Stored data –
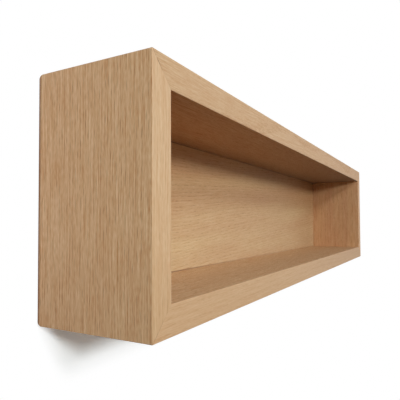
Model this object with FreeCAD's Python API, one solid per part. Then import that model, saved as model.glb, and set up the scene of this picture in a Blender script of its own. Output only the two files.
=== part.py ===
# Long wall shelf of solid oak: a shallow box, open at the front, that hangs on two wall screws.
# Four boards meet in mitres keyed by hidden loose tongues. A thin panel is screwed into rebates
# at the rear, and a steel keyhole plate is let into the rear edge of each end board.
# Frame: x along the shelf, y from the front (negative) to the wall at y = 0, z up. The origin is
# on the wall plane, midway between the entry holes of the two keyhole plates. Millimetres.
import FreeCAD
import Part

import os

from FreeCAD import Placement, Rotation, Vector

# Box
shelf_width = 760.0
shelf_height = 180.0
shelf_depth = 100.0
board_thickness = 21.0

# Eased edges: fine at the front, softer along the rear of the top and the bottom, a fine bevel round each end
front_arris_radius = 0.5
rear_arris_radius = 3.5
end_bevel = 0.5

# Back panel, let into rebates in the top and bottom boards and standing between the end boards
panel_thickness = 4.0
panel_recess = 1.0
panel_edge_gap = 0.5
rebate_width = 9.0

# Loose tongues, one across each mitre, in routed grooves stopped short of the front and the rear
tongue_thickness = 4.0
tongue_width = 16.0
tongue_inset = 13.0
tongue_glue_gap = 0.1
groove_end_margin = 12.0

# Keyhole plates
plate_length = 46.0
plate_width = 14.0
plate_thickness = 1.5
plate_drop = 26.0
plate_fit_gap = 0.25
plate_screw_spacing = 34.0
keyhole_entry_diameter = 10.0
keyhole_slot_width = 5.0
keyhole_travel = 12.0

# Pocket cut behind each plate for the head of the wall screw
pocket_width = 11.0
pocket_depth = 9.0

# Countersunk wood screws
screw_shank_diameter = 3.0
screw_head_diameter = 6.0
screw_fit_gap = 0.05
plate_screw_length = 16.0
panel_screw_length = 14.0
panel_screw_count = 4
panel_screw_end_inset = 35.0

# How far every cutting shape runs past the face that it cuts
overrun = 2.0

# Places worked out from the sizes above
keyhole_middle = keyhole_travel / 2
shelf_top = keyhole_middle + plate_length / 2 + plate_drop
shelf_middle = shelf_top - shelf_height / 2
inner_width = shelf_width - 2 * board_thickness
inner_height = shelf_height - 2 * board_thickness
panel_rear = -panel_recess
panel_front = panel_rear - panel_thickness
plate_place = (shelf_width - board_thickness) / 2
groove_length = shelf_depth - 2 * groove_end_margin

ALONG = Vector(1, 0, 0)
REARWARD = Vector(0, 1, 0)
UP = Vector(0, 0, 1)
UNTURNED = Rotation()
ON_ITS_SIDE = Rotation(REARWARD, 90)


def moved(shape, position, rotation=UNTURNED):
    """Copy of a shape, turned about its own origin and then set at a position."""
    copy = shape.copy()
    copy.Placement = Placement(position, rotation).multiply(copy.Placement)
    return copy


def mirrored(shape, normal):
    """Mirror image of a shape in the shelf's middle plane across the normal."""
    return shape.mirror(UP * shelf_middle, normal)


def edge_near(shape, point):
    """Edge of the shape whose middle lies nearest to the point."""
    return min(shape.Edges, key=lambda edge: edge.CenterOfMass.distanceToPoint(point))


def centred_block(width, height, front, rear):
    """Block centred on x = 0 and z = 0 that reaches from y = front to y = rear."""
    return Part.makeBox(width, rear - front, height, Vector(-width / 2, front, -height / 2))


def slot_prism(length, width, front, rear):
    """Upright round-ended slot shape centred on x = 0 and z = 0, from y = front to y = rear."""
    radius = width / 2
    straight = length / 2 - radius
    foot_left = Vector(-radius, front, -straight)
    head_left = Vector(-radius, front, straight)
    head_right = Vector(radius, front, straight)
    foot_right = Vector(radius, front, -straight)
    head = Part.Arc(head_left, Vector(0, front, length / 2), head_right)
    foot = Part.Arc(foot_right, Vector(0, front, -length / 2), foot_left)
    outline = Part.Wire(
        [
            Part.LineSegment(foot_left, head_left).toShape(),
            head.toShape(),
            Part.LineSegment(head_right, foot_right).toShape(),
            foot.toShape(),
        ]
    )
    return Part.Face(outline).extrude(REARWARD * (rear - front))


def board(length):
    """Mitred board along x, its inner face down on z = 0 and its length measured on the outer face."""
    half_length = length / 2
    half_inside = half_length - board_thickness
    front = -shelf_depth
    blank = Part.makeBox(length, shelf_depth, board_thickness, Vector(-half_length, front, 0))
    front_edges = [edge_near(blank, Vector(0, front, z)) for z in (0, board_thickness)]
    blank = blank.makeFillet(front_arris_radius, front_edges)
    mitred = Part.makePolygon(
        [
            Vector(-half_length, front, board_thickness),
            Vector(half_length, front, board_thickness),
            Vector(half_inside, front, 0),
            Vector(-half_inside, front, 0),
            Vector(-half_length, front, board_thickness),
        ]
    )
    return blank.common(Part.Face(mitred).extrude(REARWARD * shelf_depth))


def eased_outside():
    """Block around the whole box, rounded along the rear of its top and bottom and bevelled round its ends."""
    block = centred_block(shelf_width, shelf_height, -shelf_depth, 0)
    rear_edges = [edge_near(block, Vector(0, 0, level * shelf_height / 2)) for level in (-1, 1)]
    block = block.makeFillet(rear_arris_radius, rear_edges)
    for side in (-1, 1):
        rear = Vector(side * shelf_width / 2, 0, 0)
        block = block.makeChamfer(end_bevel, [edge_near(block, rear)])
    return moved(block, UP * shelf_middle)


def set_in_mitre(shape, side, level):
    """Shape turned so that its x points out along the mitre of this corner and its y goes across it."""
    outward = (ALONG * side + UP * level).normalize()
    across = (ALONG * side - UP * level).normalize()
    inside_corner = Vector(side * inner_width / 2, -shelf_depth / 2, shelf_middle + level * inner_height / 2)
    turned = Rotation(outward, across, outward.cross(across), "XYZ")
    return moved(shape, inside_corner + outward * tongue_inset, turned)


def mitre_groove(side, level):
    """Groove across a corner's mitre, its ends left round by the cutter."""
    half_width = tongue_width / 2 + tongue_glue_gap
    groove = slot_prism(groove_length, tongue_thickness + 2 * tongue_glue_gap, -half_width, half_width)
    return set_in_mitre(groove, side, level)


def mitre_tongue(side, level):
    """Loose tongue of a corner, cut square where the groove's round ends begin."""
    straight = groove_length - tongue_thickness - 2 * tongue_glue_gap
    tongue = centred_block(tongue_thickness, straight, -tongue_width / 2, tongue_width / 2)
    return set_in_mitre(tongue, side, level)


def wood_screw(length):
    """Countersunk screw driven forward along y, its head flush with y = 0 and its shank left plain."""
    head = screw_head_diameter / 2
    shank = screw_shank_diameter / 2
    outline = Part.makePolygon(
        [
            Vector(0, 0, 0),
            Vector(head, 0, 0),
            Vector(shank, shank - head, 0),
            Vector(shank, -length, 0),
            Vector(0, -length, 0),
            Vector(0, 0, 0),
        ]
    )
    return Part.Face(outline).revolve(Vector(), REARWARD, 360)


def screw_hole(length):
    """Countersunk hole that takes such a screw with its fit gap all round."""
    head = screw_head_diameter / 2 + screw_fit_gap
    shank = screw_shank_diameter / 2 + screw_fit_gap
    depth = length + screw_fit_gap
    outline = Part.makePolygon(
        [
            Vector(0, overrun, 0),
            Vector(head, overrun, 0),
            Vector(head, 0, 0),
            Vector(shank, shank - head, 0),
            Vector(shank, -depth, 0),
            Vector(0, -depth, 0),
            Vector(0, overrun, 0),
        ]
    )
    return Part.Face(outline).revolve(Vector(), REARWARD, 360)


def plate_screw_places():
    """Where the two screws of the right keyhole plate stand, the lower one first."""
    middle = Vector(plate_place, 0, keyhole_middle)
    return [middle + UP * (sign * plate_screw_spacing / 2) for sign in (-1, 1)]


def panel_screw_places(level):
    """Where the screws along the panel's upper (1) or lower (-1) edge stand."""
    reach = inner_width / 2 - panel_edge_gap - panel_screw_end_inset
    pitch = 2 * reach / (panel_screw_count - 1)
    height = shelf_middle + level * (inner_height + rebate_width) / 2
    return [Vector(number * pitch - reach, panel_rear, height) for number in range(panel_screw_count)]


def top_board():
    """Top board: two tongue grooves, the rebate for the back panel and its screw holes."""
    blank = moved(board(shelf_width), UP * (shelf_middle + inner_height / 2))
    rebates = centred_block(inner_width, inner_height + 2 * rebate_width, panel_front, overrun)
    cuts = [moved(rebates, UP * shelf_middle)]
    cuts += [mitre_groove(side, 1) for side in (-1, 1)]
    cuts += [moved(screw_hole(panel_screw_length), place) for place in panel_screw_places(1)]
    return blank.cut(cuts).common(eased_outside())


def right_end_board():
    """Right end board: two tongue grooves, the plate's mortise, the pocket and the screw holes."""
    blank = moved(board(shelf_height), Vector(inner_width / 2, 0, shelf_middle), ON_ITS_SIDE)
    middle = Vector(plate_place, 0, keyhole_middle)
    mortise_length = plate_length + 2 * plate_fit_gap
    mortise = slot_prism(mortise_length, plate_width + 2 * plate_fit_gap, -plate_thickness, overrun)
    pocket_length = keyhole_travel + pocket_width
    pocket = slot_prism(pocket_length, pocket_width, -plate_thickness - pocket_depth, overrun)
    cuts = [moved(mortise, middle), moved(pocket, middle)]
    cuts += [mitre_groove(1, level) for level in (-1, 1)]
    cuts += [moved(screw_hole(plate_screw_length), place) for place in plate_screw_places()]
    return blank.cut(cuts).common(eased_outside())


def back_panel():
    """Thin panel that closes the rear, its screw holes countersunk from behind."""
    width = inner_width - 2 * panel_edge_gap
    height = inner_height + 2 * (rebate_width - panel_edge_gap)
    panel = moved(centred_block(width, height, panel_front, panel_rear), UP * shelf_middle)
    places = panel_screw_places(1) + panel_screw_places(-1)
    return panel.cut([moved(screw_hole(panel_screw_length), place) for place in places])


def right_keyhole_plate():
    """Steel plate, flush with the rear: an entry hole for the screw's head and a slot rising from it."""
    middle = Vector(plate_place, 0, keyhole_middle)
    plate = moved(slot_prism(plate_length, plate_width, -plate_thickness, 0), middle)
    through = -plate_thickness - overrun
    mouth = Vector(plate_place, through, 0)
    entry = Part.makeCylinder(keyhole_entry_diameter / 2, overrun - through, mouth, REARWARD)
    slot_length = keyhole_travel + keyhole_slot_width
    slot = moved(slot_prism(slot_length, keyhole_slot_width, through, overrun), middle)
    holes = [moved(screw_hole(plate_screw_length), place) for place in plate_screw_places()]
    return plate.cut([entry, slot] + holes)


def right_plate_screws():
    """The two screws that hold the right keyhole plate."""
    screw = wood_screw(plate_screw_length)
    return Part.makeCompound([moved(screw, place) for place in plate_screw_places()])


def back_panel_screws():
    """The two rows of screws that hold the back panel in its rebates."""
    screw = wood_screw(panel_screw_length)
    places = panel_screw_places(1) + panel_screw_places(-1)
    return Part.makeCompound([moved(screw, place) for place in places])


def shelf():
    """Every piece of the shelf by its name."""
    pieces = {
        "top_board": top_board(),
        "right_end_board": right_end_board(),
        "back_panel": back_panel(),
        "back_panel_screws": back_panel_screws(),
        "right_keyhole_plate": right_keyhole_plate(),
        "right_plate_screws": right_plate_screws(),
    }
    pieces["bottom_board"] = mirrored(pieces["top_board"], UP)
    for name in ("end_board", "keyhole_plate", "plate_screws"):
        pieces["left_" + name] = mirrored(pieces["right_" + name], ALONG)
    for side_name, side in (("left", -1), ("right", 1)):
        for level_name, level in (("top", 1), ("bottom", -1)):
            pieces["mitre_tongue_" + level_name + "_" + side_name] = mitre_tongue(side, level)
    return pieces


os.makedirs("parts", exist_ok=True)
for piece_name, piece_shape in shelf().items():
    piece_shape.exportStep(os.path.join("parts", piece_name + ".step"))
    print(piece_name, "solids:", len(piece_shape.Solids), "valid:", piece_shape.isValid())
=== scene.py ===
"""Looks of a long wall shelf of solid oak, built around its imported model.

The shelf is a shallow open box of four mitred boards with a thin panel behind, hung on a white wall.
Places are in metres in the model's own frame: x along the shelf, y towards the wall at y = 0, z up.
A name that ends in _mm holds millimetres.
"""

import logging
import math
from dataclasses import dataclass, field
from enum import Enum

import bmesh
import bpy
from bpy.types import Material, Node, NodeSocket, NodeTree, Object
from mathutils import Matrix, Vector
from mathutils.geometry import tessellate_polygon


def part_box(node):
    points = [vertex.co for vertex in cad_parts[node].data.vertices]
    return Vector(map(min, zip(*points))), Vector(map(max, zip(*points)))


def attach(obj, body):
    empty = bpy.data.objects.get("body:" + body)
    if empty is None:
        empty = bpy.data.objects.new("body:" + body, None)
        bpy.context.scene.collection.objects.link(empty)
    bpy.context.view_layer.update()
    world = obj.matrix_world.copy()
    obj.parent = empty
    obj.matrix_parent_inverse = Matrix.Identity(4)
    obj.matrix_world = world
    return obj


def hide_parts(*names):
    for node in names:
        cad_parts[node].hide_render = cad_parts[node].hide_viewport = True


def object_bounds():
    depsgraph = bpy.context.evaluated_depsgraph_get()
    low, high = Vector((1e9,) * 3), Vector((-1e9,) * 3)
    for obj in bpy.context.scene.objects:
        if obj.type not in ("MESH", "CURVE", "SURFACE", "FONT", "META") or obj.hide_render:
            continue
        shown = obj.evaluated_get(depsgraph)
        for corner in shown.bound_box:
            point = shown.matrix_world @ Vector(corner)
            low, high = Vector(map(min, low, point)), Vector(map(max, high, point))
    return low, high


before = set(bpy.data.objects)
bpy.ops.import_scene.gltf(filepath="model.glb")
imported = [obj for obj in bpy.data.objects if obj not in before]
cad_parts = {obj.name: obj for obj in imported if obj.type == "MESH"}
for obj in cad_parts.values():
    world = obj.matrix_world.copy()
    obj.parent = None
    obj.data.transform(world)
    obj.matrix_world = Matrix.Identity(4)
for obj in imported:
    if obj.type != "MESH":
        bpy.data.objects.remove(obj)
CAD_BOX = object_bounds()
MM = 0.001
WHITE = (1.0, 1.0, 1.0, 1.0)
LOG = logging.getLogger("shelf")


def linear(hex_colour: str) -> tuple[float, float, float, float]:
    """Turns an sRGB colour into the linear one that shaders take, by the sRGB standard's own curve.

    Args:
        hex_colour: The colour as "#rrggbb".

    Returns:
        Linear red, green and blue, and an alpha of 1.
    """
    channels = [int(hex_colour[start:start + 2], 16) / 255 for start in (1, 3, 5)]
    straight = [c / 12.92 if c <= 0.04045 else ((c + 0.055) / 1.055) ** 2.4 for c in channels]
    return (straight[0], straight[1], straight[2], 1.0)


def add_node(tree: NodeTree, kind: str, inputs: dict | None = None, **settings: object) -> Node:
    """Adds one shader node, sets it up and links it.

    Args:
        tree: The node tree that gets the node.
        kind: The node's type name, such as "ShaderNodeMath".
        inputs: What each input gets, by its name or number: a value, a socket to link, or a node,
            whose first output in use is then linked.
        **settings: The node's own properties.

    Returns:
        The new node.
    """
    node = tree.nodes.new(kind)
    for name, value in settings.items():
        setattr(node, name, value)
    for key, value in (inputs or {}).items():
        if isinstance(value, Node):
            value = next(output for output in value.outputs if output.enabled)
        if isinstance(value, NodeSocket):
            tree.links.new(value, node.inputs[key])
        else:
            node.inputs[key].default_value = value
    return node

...

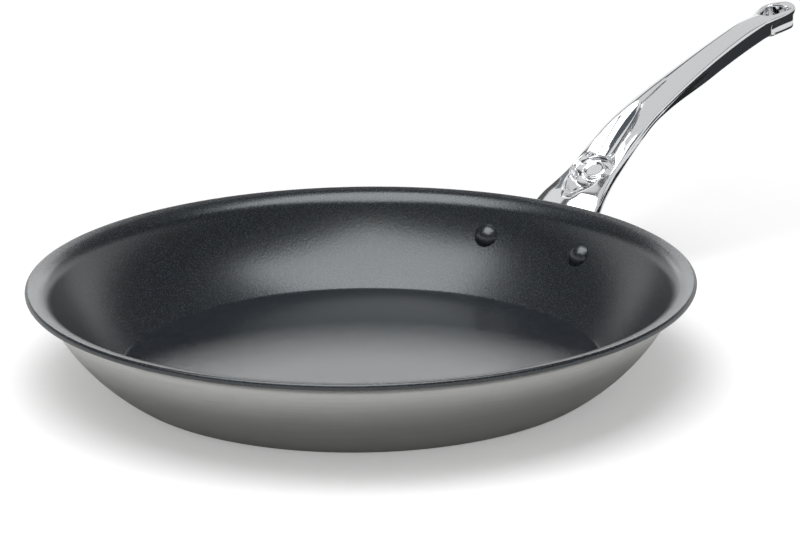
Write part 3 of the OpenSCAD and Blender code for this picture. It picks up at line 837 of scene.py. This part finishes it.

What the exercise asks –
Quote only the lines running from the line that holds "Model this object" to the line that holds "panel_screw_end_inset = 35.0", both ends included.

Problem solution –
Model this object with FreeCAD's Python API, one solid per part. Then import that model, saved as model.glb, and set up the scene of this picture in a Blender script of its own. Output only the two files.
=== part.py ===
# Long wall shelf of solid oak: a shallow box, open at the front, that hangs on two wall screws.
# Four boards meet in mitres keyed by hidden loose tongues. A thin panel is screwed into rebates
# at the rear, and a steel keyhole plate is let into the rear edge of each end board.
# Frame: x along the shelf, y from the front (negative) to the wall at y = 0, z up. The origin is
# on the wall plane, midway between the entry holes of the two keyhole plates. Millimetres.
import FreeCAD
import Part

import os

from FreeCAD import Placement, Rotation, Vector

# Box
shelf_width = 760.0
shelf_height = 180.0
shelf_depth = 100.0
board_thickness = 21.0

# Eased edges: fine at the front, softer along the rear of the top and the bottom, a fine bevel round each end
front_arris_radius = 0.5
rear_arris_radius = 3.5
end_bevel = 0.5

# Back panel, let into rebates in the top and bottom boards and standing between the end boards
panel_thickness = 4.0
panel_recess = 1.0
panel_edge_gap = 0.5
rebate_width = 9.0

# Loose tongues, one across each mitre, in routed grooves stopped short of the front and the rear
tongue_thickness = 4.0
tongue_width = 16.0
tongue_inset = 13.0
tongue_glue_gap = 0.1
groove_end_margin = 12.0

# Keyhole plates
plate_length = 46.0
plate_width = 14.0
plate_thickness = 1.5
plate_drop = 26.0
plate_fit_gap = 0.25
plate_screw_spacing = 34.0
keyhole_entry_diameter = 10.0
keyhole_slot_width = 5.0
keyhole_travel = 12.0

# Pocket cut behind each plate for the head of the wall screw
pocket_width = 11.0
pocket_depth = 9.0

# Countersunk wood screws
screw_shank_diameter = 3.0
screw_head_diameter = 6.0
screw_fit_gap = 0.05
plate_screw_length = 16.0
panel_screw_length = 14.0
panel_screw_count = 4
panel_screw_end_inset = 35.0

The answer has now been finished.